** Start of Dataset section **

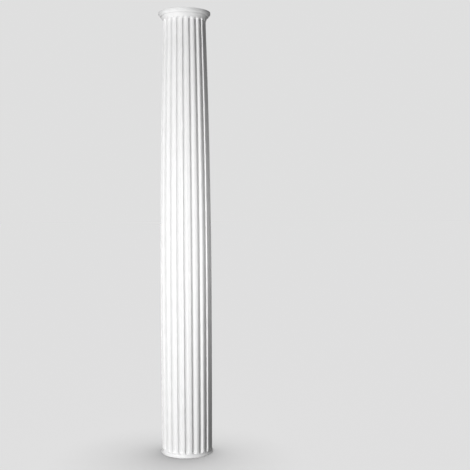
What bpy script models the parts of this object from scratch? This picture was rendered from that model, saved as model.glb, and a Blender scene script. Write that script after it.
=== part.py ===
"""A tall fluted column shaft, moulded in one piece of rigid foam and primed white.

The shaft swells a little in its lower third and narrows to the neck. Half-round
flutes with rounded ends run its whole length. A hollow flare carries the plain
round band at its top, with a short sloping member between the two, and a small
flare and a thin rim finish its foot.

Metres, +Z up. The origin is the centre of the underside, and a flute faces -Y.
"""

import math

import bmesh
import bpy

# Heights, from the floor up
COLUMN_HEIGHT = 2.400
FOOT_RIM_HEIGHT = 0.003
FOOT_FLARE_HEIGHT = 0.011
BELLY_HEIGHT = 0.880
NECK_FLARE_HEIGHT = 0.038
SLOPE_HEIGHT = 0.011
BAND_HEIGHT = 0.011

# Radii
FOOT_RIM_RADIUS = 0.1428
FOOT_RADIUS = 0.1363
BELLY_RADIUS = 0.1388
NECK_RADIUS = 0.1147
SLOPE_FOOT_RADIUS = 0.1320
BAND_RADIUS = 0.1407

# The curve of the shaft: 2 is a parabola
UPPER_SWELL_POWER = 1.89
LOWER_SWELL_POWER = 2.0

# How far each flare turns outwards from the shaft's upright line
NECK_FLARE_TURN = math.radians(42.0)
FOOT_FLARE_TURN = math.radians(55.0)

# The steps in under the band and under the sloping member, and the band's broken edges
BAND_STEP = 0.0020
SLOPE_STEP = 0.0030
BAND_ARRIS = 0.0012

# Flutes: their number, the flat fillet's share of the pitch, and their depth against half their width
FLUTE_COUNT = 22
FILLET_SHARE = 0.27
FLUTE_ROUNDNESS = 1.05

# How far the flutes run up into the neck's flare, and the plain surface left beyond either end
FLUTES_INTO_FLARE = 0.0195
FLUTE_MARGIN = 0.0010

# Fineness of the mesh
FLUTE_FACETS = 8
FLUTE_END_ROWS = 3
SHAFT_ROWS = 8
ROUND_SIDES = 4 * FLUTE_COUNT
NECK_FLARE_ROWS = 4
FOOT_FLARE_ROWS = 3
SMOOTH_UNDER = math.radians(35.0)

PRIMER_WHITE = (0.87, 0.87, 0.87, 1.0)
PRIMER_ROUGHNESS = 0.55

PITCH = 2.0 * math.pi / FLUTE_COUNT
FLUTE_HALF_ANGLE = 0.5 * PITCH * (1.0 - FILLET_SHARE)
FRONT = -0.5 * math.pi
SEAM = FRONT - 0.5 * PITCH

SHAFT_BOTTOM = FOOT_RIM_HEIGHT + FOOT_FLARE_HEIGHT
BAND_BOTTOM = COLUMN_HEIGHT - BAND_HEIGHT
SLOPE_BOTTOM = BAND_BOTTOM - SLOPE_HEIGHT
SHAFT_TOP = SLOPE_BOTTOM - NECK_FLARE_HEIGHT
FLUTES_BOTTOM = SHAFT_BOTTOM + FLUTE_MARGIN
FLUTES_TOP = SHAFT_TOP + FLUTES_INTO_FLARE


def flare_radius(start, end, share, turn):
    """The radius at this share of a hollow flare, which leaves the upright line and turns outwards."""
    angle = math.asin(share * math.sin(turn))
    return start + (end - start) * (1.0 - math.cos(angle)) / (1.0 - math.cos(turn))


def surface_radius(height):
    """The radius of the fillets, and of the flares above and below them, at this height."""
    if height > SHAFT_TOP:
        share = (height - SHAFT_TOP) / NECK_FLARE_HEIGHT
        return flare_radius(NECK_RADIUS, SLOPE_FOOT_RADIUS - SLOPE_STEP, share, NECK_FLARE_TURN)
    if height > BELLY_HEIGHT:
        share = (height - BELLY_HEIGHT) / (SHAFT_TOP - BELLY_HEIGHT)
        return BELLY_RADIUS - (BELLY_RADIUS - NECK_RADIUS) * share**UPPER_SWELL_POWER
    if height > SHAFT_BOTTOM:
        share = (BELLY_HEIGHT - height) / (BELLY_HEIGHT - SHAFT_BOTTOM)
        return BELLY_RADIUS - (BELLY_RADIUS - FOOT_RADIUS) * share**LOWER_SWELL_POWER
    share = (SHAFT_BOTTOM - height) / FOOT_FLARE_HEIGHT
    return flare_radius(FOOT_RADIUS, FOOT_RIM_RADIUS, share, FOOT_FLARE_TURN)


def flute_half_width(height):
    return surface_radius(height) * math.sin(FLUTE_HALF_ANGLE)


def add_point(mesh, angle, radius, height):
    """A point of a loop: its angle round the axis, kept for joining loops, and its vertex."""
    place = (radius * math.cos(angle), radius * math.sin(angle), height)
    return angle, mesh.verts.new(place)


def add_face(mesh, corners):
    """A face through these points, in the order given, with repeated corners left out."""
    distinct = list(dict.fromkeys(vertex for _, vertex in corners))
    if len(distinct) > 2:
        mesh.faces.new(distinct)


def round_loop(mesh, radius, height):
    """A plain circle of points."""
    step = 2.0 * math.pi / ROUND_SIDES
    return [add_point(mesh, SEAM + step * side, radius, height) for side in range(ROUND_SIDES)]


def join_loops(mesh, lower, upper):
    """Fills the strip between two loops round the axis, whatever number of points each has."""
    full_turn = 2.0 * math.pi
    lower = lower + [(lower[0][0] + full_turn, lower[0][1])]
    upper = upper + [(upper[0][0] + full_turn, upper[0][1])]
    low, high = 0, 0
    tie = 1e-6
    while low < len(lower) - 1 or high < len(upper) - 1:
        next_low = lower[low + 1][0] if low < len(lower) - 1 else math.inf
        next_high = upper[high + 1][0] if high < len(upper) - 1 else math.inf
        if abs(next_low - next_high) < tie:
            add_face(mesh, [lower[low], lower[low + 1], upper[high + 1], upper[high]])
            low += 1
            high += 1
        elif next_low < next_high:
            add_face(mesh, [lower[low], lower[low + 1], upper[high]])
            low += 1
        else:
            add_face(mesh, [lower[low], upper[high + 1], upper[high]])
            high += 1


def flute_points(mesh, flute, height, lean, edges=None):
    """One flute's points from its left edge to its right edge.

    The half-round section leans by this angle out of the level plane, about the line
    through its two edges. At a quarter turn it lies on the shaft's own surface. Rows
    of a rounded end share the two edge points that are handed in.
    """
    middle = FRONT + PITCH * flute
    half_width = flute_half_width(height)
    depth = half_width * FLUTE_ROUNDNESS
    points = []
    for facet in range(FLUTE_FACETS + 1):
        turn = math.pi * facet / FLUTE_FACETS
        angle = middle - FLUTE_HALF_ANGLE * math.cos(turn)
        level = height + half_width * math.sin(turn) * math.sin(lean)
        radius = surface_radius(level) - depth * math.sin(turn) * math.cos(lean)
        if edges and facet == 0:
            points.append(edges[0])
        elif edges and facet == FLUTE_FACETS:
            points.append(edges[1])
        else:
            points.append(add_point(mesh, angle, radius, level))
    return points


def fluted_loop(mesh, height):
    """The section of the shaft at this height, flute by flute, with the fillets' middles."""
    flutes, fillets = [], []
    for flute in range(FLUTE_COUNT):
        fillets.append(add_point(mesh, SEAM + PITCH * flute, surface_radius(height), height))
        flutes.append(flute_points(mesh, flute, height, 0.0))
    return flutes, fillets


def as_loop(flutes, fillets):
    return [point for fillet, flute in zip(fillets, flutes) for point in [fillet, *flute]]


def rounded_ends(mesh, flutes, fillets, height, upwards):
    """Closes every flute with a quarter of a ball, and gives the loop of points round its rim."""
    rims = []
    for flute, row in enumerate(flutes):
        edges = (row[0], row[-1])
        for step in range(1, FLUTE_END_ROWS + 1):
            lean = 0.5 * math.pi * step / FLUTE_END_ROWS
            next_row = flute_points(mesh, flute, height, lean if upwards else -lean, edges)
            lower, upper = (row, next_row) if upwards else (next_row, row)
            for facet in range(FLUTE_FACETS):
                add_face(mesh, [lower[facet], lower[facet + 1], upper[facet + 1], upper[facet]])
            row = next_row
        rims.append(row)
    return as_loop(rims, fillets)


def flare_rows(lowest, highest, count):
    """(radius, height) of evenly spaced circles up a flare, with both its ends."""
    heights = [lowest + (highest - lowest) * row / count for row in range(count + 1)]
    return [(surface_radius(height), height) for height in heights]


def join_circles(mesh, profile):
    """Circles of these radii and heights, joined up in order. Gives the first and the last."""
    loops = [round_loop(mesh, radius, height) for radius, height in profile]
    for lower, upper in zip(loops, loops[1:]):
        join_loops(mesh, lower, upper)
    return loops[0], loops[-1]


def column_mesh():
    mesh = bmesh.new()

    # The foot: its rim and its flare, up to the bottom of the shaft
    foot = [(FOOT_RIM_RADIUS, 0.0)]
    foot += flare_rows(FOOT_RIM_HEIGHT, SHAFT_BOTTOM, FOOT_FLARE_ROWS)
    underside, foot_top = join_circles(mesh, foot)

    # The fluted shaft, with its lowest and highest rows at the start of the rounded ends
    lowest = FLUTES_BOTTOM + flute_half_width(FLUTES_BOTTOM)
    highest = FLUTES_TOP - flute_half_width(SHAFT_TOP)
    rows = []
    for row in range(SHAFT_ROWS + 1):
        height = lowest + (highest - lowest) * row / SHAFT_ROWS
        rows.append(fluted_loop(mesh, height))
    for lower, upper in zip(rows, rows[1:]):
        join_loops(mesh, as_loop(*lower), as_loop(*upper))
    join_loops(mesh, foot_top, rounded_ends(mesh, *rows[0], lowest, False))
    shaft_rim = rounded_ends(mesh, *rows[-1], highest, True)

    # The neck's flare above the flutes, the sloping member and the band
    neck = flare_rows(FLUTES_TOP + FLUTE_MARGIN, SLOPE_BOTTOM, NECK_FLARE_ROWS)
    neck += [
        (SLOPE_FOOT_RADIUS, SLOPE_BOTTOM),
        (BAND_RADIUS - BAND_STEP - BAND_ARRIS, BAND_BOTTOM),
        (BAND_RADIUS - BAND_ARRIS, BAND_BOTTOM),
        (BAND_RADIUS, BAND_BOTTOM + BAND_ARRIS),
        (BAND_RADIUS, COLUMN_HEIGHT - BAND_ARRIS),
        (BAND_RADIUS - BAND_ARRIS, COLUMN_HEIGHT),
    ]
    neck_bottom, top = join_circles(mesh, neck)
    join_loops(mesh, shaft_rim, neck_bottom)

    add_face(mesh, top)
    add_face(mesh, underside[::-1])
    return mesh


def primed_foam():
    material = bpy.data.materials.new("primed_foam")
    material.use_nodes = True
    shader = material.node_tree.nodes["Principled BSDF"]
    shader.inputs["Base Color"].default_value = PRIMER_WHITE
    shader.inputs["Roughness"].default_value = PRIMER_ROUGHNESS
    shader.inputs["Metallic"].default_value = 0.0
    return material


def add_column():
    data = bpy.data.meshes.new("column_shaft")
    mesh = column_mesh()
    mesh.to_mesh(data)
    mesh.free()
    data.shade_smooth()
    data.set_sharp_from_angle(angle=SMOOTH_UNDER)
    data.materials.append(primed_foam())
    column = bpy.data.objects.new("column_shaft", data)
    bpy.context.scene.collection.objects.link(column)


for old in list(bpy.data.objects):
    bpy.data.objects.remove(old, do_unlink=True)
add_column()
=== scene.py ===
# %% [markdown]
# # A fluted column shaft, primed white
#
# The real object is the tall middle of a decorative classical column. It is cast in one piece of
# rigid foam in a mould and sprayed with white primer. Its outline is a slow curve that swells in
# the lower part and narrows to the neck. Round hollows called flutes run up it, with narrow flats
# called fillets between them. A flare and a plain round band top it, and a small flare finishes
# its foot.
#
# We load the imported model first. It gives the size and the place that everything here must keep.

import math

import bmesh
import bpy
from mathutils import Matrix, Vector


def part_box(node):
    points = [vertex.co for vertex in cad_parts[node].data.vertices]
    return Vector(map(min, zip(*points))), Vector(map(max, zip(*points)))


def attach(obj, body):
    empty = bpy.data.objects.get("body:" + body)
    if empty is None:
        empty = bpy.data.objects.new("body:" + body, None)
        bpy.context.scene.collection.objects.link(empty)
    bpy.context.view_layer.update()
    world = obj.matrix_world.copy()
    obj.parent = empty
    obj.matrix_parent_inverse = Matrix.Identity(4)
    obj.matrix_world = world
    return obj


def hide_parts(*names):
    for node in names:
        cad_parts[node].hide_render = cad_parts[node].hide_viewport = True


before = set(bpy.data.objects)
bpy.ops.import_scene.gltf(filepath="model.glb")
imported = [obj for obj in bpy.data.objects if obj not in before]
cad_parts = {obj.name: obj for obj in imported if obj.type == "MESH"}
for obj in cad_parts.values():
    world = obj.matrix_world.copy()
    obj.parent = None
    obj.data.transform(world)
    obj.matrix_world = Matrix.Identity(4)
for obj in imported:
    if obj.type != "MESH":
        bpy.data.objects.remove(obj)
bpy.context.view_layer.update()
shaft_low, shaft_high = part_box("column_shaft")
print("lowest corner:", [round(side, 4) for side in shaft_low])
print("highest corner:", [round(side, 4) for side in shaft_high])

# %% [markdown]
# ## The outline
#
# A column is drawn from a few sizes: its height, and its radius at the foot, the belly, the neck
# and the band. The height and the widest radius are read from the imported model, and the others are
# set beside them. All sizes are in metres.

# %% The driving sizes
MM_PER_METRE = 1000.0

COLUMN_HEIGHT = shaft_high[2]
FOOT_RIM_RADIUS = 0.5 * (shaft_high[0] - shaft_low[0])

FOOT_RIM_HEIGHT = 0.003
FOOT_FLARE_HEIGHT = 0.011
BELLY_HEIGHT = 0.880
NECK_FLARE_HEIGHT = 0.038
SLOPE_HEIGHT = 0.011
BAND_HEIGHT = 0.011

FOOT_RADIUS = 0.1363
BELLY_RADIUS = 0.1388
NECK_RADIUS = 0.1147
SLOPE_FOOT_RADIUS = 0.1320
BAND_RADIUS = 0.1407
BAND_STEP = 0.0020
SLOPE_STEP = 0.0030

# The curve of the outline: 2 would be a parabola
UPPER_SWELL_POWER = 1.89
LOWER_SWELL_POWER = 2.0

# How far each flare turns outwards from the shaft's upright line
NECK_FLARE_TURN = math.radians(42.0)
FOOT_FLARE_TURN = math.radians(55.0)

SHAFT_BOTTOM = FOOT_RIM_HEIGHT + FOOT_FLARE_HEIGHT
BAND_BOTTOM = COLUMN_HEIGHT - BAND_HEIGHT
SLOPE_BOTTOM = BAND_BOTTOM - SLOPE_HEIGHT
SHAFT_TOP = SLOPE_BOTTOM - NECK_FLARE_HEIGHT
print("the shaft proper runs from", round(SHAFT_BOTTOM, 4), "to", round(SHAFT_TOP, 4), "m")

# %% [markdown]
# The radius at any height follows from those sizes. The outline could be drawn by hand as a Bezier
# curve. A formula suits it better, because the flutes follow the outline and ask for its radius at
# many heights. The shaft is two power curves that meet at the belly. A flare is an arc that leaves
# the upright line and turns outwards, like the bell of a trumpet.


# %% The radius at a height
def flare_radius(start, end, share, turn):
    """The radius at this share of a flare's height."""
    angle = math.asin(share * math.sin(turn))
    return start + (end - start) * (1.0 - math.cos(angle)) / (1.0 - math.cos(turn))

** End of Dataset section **

- [Aim] Everything from the line with "data.shade_smooth()" through the line with "from mathutils import Matrix, Vector" is to be output exactly; leave out all other lines.

- [Output of the exercise]
    data.shade_smooth()
    data.set_sharp_from_angle(angle=SMOOTH_UNDER)
    data.materials.append(primed_foam())
    column = bpy.data.objects.new("column_shaft", data)
    bpy.context.scene.collection.objects.link(column)


for old in list(bpy.data.objects):
    bpy.data.objects.remove(old, do_unlink=True)
add_column()
=== scene.py ===
# %% [markdown]
# # A fluted column shaft, primed white
#
# The real object is the tall middle of a decorative classical column. It is cast in one piece of
# rigid foam in a mould and sprayed with white primer. Its outline is a slow curve that swells in
# the lower part and narrows to the neck. Round hollows called flutes run up it, with narrow flats
# called fillets between them. A flare and a plain round band top it, and a small flare finishes
# its foot.
#
# We load the imported model first. It gives the size and the place that everything here must keep.

import math

import bmesh
import bpy
from mathutils import Matrix, Vector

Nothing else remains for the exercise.